A lower digital price can be read as a step toward deeper eShop gravity: more digital purchases mean more data, more direct merchandising control, and more opportunities to integrate with services such as Nintendo Switch Online—whether through targeted promotions, member discounts, or future bundling experiments.

What to watch next: dynamic pricing, bundles, and the future of retail leverage

Nintendo’s $10 digital reduction may look simple, but it opens the door to more sophisticated levers that other platform companies have used for years. Several forward signals stand out:

  • Toward dynamic digital pricing: Expect more experimentation with region-specific pricing, timed promotions, and elasticity testing—especially once Nintendo has Switch 2 behavioral data at scale.
  • Subscription-adjacent packaging: Higher digital adoption makes it easier to introduce game-plus-membership bundles, loyalty rebates, or tiered benefits that reward staying inside Nintendo’s ecosystem.
  • Retailer counterprogramming: If physical retailers can’t win purely on price, they may push harder on exclusive bundles, collectibles, or early-access bonuses to preserve differentiation and foot traffic.
  • Industry ripple effects: Aggressive value signaling from Nintendo can pressure competitors to respond with their own promotions, “lite” editions, or more variable pricing—particularly as discretionary spending remains constrained.

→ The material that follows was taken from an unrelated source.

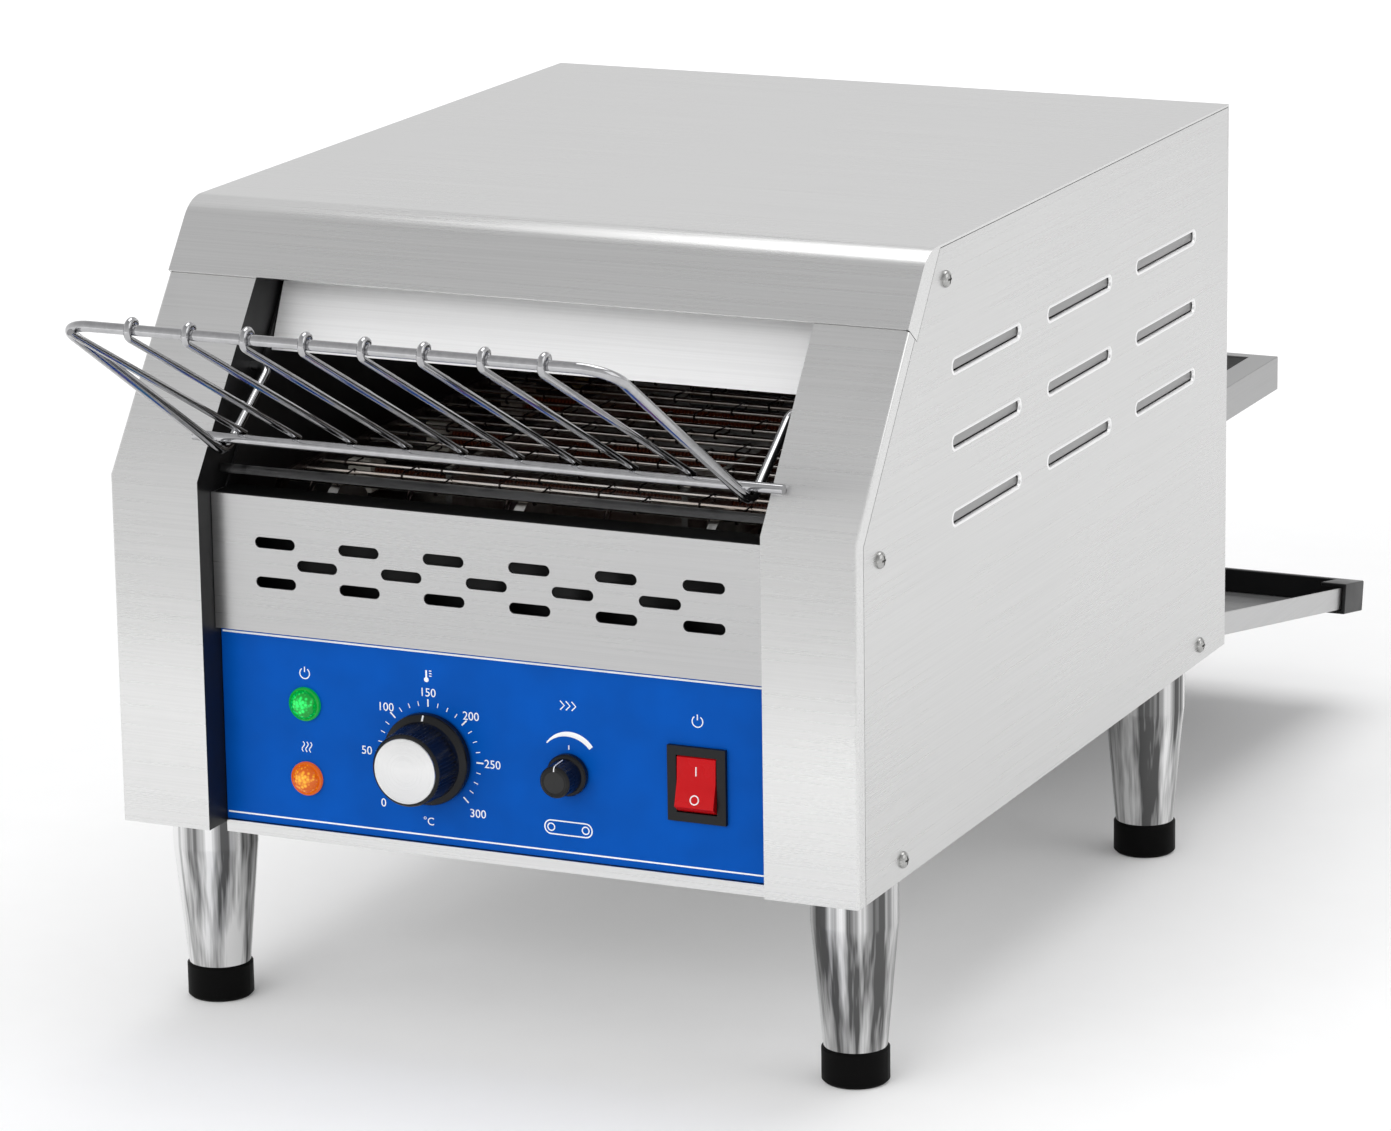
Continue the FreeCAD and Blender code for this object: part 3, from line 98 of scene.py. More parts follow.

Ultimately, Nintendo’s pricing adjustment reads less like a discount and more like a strategic rebalancing: nudging consumers toward digital ownership while allowing retailers to fight for physical volume, all while keeping first-party software positioned as accessible in a market increasingly trained to wait for deals. The Switch 2 era, at least from this early signal, looks set to be defined not just by new hardware—but by a more fluid, data-aware, and channel-contested approach to what a “fair” game price really is.